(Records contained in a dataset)
-- Begin --

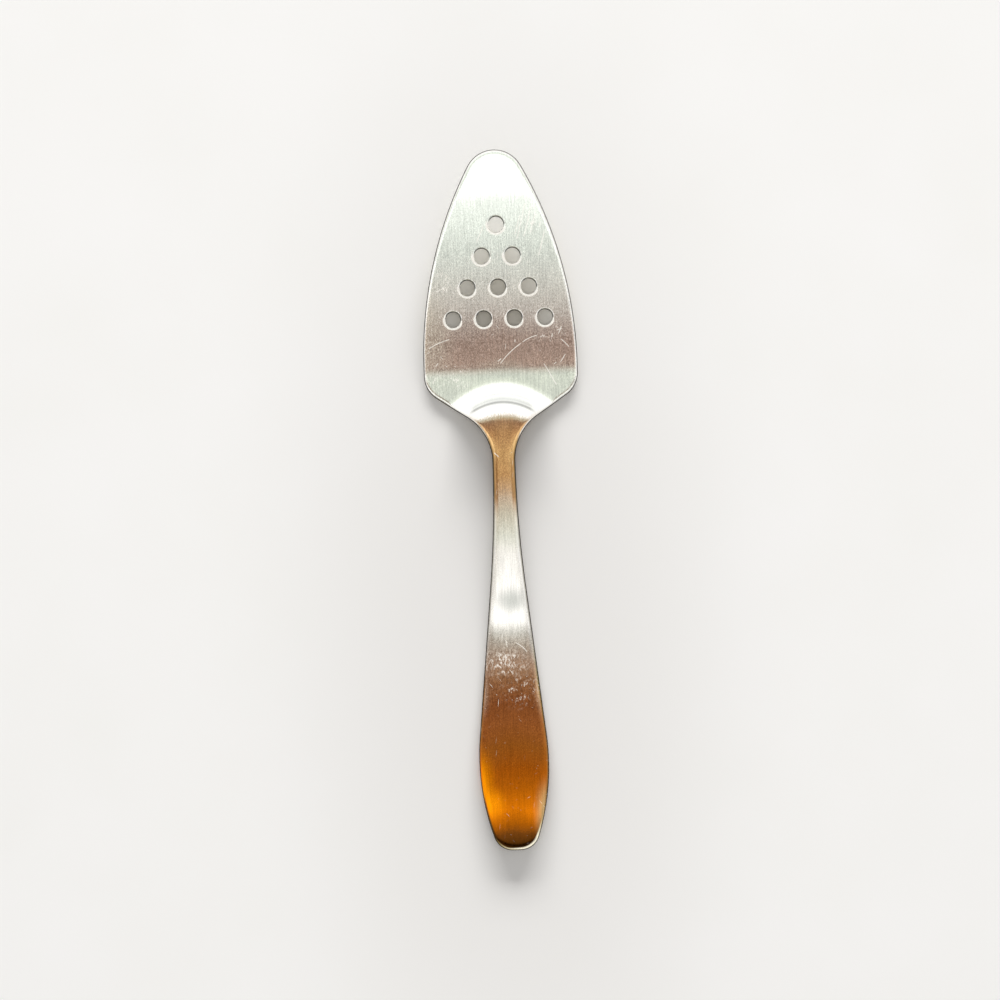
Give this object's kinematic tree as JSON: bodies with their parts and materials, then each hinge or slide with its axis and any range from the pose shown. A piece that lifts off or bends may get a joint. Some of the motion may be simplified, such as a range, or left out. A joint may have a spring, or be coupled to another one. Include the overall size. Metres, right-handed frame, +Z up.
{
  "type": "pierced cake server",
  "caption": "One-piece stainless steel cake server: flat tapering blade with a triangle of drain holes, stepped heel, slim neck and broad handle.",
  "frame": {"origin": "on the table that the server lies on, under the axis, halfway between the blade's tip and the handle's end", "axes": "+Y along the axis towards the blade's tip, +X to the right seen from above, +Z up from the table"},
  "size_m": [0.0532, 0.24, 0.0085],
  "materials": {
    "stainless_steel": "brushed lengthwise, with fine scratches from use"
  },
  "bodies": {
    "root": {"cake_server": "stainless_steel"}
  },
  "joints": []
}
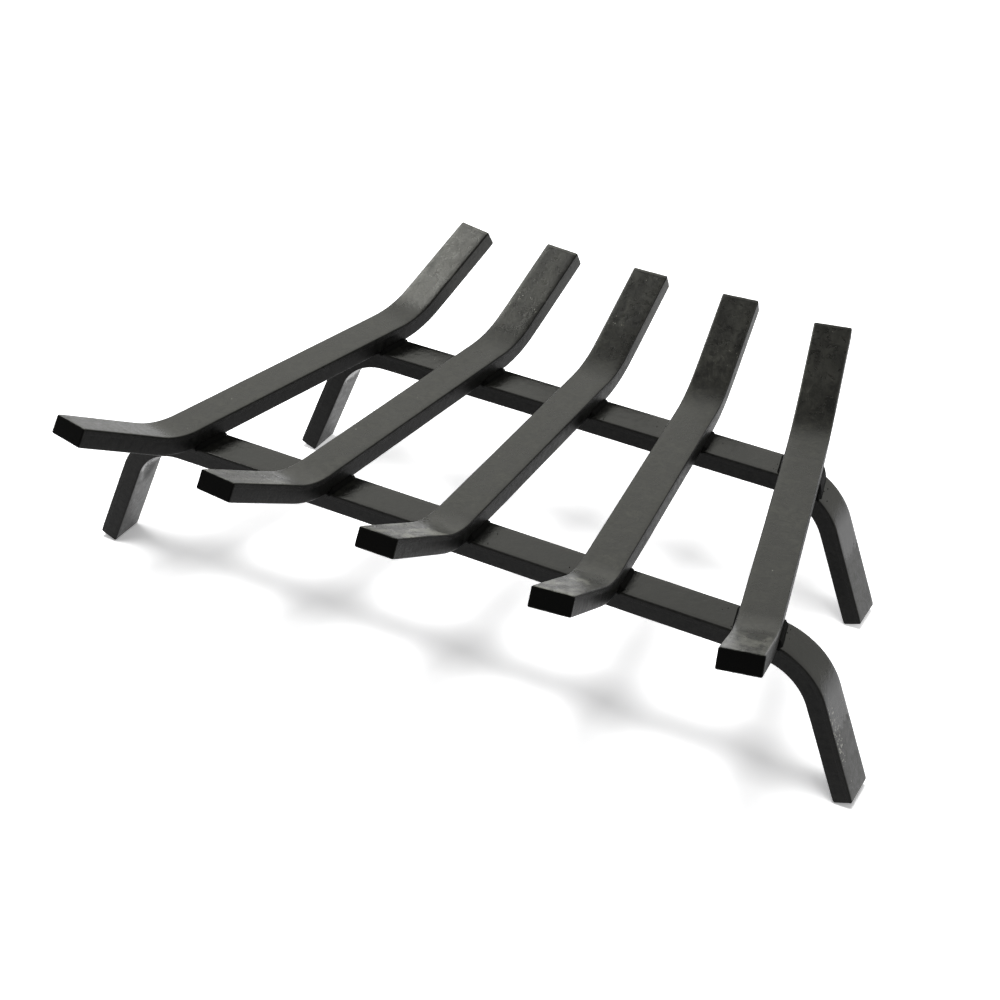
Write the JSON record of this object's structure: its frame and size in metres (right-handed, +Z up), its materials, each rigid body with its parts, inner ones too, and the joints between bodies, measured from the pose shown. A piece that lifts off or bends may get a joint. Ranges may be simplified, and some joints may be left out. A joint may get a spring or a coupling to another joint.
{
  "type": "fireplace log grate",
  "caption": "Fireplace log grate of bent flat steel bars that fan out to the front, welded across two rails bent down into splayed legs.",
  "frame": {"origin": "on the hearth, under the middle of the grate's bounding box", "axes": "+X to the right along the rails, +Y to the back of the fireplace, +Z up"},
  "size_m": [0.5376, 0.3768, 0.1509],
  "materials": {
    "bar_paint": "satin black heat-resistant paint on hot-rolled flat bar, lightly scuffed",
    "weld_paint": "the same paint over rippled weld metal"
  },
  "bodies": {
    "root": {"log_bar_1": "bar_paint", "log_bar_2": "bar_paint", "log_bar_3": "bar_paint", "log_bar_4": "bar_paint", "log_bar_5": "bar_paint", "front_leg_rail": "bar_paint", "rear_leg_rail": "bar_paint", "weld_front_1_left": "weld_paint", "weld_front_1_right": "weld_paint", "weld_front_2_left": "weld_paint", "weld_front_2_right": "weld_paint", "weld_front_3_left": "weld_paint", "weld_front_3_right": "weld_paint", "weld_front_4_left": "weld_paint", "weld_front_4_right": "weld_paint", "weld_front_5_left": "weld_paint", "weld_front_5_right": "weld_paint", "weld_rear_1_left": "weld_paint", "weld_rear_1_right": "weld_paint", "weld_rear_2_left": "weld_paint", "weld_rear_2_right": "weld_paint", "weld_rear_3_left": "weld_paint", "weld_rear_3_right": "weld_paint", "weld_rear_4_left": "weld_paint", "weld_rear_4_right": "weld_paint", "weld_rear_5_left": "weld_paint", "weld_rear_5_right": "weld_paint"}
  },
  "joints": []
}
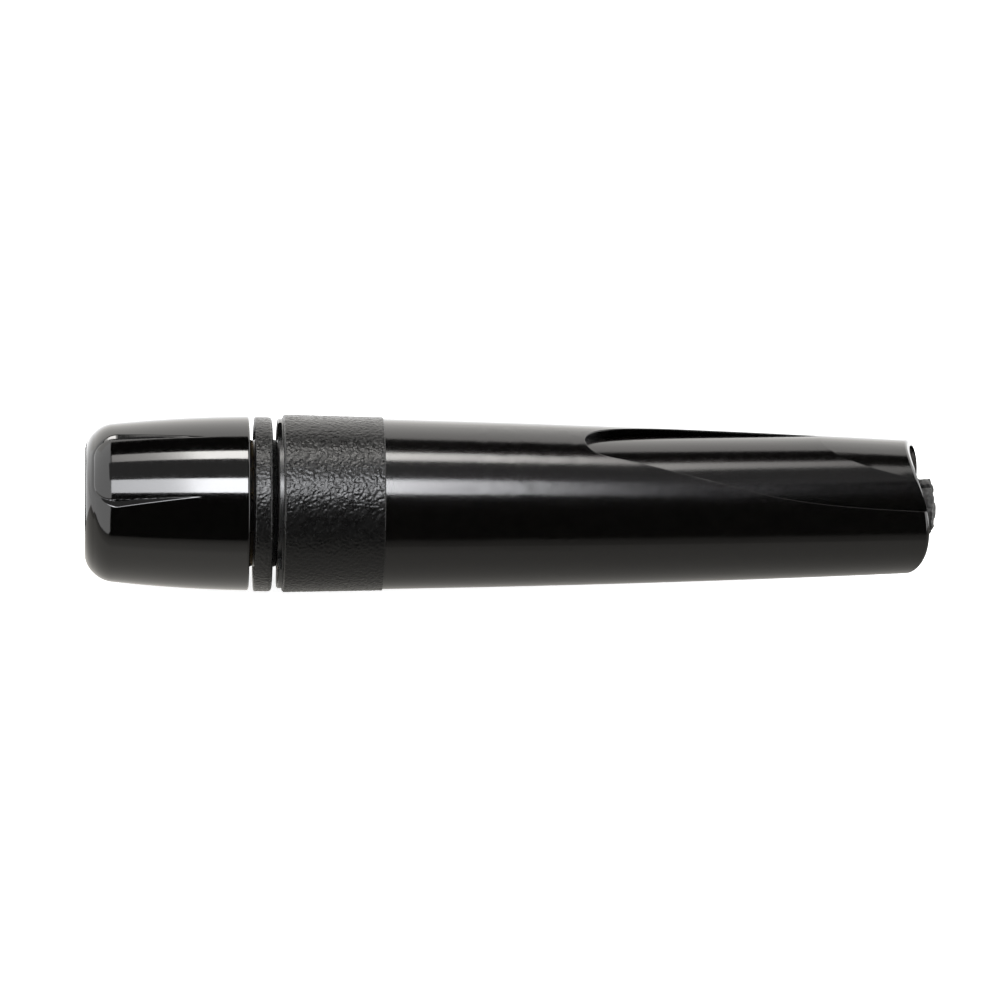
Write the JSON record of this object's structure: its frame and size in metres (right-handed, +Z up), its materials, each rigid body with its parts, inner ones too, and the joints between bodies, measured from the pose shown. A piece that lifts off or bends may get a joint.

-- End --

Copy all data exactly, start to finish.

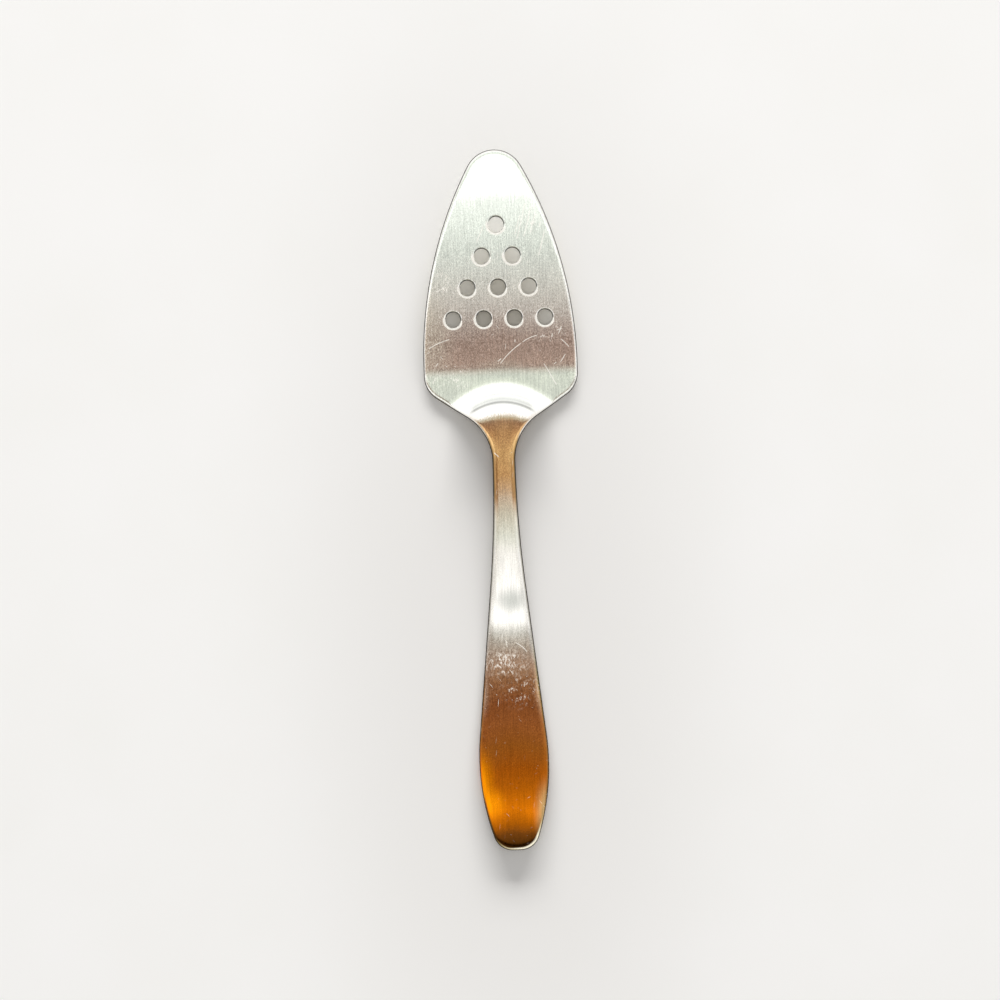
Give this object's kinematic tree as JSON: bodies with their parts and materials, then each hinge or slide with its axis and any range from the pose shown. A piece that lifts off or bends may get a joint. Some of the motion may be simplified, such as a range, or left out. A joint may have a spring, or be coupled to another one. Include the overall size. Metres, right-handed frame, +Z up.
{
  "type": "pierced cake server",
  "caption": "One-piece stainless steel cake server: flat tapering blade with a triangle of drain holes, stepped heel, slim neck and broad handle.",
  "frame": {"origin": "on the table that the server lies on, under the axis, halfway between the blade's tip and the handle's end", "axes": "+Y along the axis towards the blade's tip, +X to the right seen from above, +Z up from the table"},
  "size_m": [0.0532, 0.24, 0.0085],
  "materials": {
    "stainless_steel": "brushed lengthwise, with fine scratches from use"
  },
  "bodies": {
    "root": {"cake_server": "stainless_steel"}
  },
  "joints": []
}
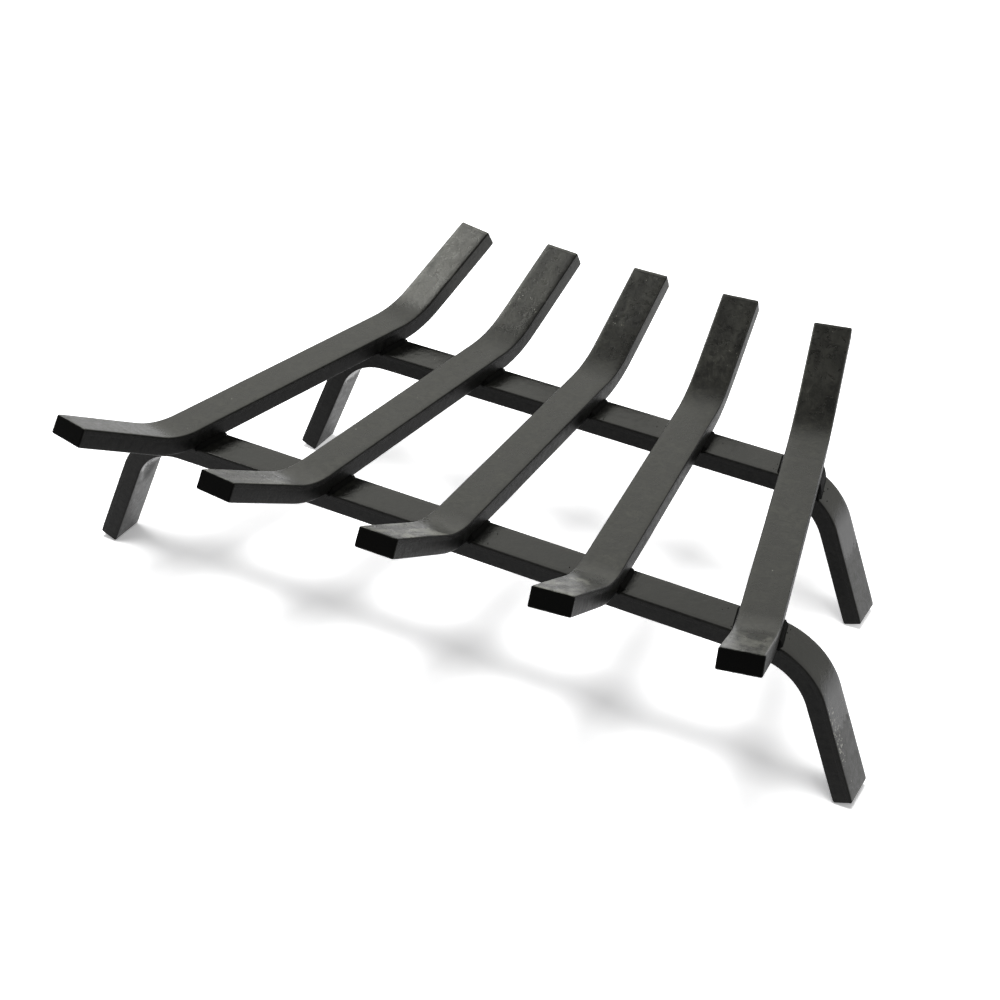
Write the JSON record of this object's structure: its frame and size in metres (right-handed, +Z up), its materials, each rigid body with its parts, inner ones too, and the joints between bodies, measured from the pose shown. A piece that lifts off or bends may get a joint. Ranges may be simplified, and some joints may be left out. A joint may get a spring or a coupling to another joint.
{
  "type": "fireplace log grate",
  "caption": "Fireplace log grate of bent flat steel bars that fan out to the front, welded across two rails bent down into splayed legs.",
  "frame": {"origin": "on the hearth, under the middle of the grate's bounding box", "axes": "+X to the right along the rails, +Y to the back of the fireplace, +Z up"},
  "size_m": [0.5376, 0.3768, 0.1509],
  "materials": {
    "bar_paint": "satin black heat-resistant paint on hot-rolled flat bar, lightly scuffed",
    "weld_paint": "the same paint over rippled weld metal"
  },
  "bodies": {
    "root": {"log_bar_1": "bar_paint", "log_bar_2": "bar_paint", "log_bar_3": "bar_paint", "log_bar_4": "bar_paint", "log_bar_5": "bar_paint", "front_leg_rail": "bar_paint", "rear_leg_rail": "bar_paint", "weld_front_1_left": "weld_paint", "weld_front_1_right": "weld_paint", "weld_front_2_left": "weld_paint", "weld_front_2_right": "weld_paint", "weld_front_3_left": "weld_paint", "weld_front_3_right": "weld_paint", "weld_front_4_left": "weld_paint", "weld_front_4_right": "weld_paint", "weld_front_5_left": "weld_paint", "weld_front_5_right": "weld_paint", "weld_rear_1_left": "weld_paint", "weld_rear_1_right": "weld_paint", "weld_rear_2_left": "weld_paint", "weld_rear_2_right": "weld_paint", "weld_rear_3_left": "weld_paint", "weld_rear_3_right": "weld_paint", "weld_rear_4_left": "weld_paint", "weld_rear_4_right": "weld_paint", "weld_rear_5_left": "weld_paint", "weld_rear_5_right": "weld_paint"}
  },
  "joints": []
}
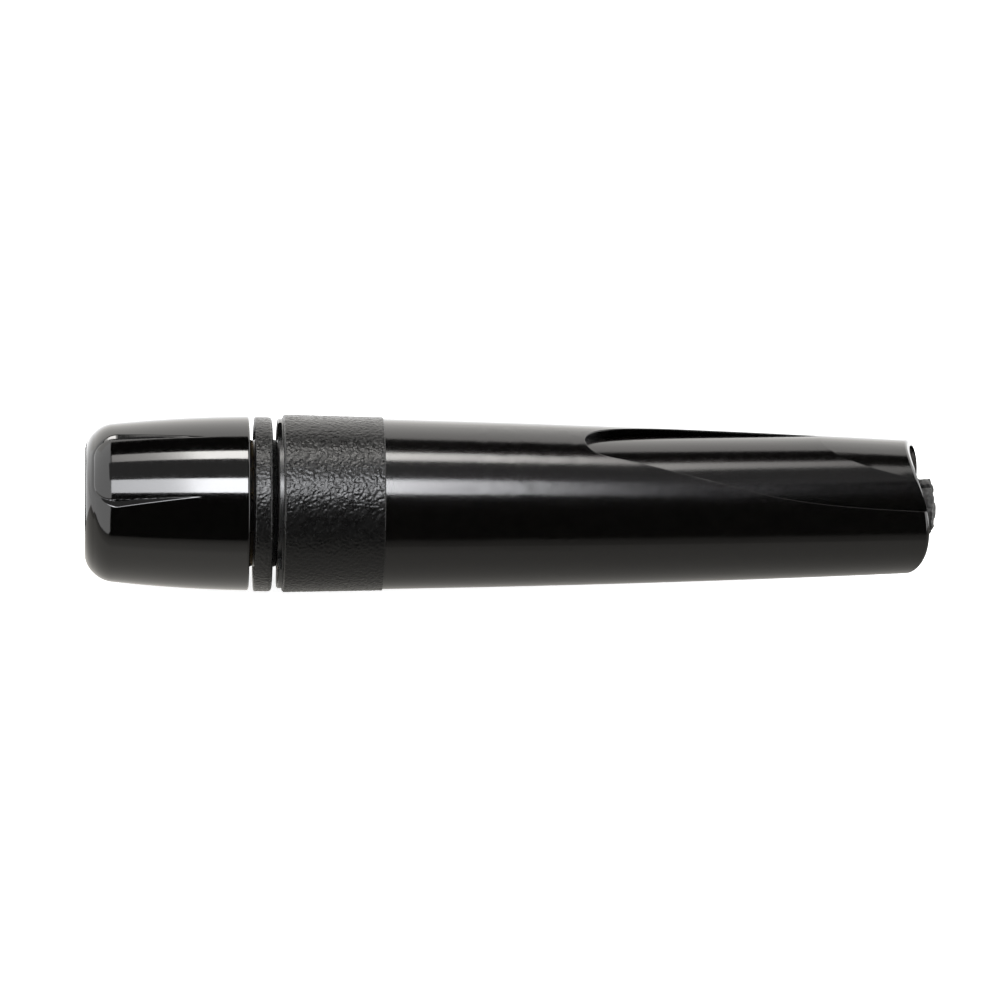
Write the JSON record of this object's structure: its frame and size in metres (right-handed, +Z up), its materials, each rigid body with its parts, inner ones too, and the joints between bodies, measured from the pose shown. A piece that lifts off or bends may get a joint.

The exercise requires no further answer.